Among industries with rising prices, the prices of coal mining and washing rose 20.6% year-on-year; the prices of electrical machinery and equipment manufacturing rose 5.1% year-on-year; the prices of computer, communications and other electronic equipment manufacturing rose 3.3% year-on-year; and the prices of ferrous metal smelting and rolling processing rose 3.1% year-on-year. The year-on-year increases in all four industries expanded compared with May.
Affected by seasonal factors and the decline in international crude oil prices, PPI fell 0.3% month-on-month in June.
In June, petroleum extraction prices fell 16% month-on-month, refined petroleum products manufacturing prices fell 3.1% month-on-month, with the declines expanding by 14.2 and 2.8 percentage points from May, respectively.

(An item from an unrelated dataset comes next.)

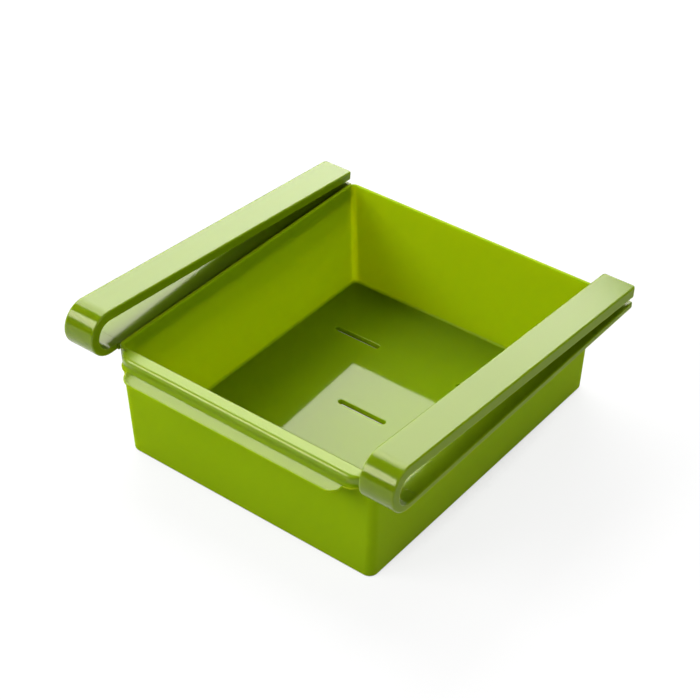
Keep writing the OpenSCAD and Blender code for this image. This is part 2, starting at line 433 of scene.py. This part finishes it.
BUTT_STEP = 0.15                               # a ring just behind the butt, which keeps its edge crisp
ARM_PLACES = (0.3, 2, 5, 9, 13, 16, 19, 30, 50, 70, 90, 110, 130, 145)
RAIL_PLACES = (20, 50, 80, 110, 140)
LOOP_STEPS = 44


def clip_ring(depth, edge_depth, gap=0.15):
    """Section across the hairpin: (across, depth below the outer face), round its rounded edges."""
    ro, ri, inside = OUTSIDE_R, INSIDE_R, OUTER_X - ARM_EDGE_W
    pts = [(CLIP_X + ro - ro * cos(a), ro - ro * sin(a)) for a in quarter(6)]
    pts += [(CLIP_X + ro + gap, 0), ((CLIP_X + OUTER_X) / 2, 0), (OUTER_X - ro - gap, 0)]
    pts += [(OUTER_X - ro + ro * sin(a), ro - ro * cos(a)) for a in quarter(6)]
    pts += [(OUTER_X, lerp(ro, edge_depth - ri, t)) for t in (0.1, 0.9)]
    pts += [(OUTER_X - ri + ri * cos(a), edge_depth - ri + ri * sin(a)) for a in quarter(4)]
    pts += [(OUTER_X - ri - gap, edge_depth)]
    for k in range(7):
        x = inside + EDGE_STEP_HALF - 2 * EDGE_STEP_HALF * k / 6
        pts.append((x, lerp(edge_depth, depth, smooth(k / 6))))
    pts += [(inside - EDGE_STEP_HALF - gap, depth), (CLIP_X + ri + gap, depth)]
    pts += [(CLIP_X + ri - ri * sin(a), depth - ri + ri * cos(a)) for a in quarter(4)]
    pts += [(CLIP_X, lerp(depth - ri, ro, t)) for t in (0.1, 0.9)]
    return pts


def placed_ring(outer, inner, depth, edge_depth, side, inset=0.0, edge_inset=0.0):
    """The section from a point of the outer face to one of the inner face, drawn in at a rounded end."""
    d = (Vector(inner) - Vector(outer)).normalized()
    mid, half = (CLIP_X + OUTER_X) / 2, (OUTER_X - CLIP_X) / 2
    scale = (half - inset) / half
    pts = []
    for x, t in clip_ring(depth, edge_depth):
        t = edge_inset + t * (depth - 2 * edge_inset) / depth
        pts.append((side * (mid + (x - mid) * scale), outer[0] + d.x * t, outer[1] + d.y * t))
    return pts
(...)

With sufficient summer rainfall, sunshine, and wind, the prices of hydropower generation, solar power generation, and wind power generation fell 9.1%, 2.5%, and 2.2% month-on-month, respectively.
Industrial upgrading is accelerating, boosting demand in some industries and pushing prices up. For example, as coverage of artificial intelligence scenarios keeps expanding, new raw materials and new materials are widely applied, and green transformation continues to advance. This led to virtual reality equipment manufacturing prices rising 8.4% month-on-month, and wearable smart device manufacturing prices rising 3.4% month-on-month.
Zhang Di, Chief Macro Analyst at China Galaxy Securities, said that the PPI peak within the year may be approaching. The “PPI-CPI scissors gap” is still widening, reflecting that upstream price hikes are not being transmitted to downstream terminal demand smoothly.
Looking ahead to the second half of the year, multiple experts said that the price trend is expected to improve overall. Wen Bin believes: In the second half of the year, policies to expand domestic demand are expected to be stepped up. Holidays such as summer and National Day will drive service consumption price rebounds, including tourism, accommodation, and catering. Although there is a time lag in the transmission from PPI recovery to CPI, the effects of equipment renewal and the “trade-in of old for new” policies for consumer goods on raising prices of durable consumer goods such as home appliances and automobiles are expected to gradually become apparent.
Previously, Wang Guanhuai, spokesperson of the National Bureau of Statistics and deputy director of the Comprehensive Statistics Department of the National Economy, said at a press conference of the State Council Information Office that the international environment remains complex and volatile, and there is uncertainty in the trend of international bulk commodity prices. However, in China, supply of major people’s livelihood goods is sufficient. Linkages across production, transportation, and sales are relatively smooth, and the policy system for ensuring supply and stabilizing prices keeps being improved. The capacity for price monitoring and early warning and emergency control has been enhanced. There are many favorable conditions to maintain stable price operations, and consumer prices are expected to maintain a moderate upward trend.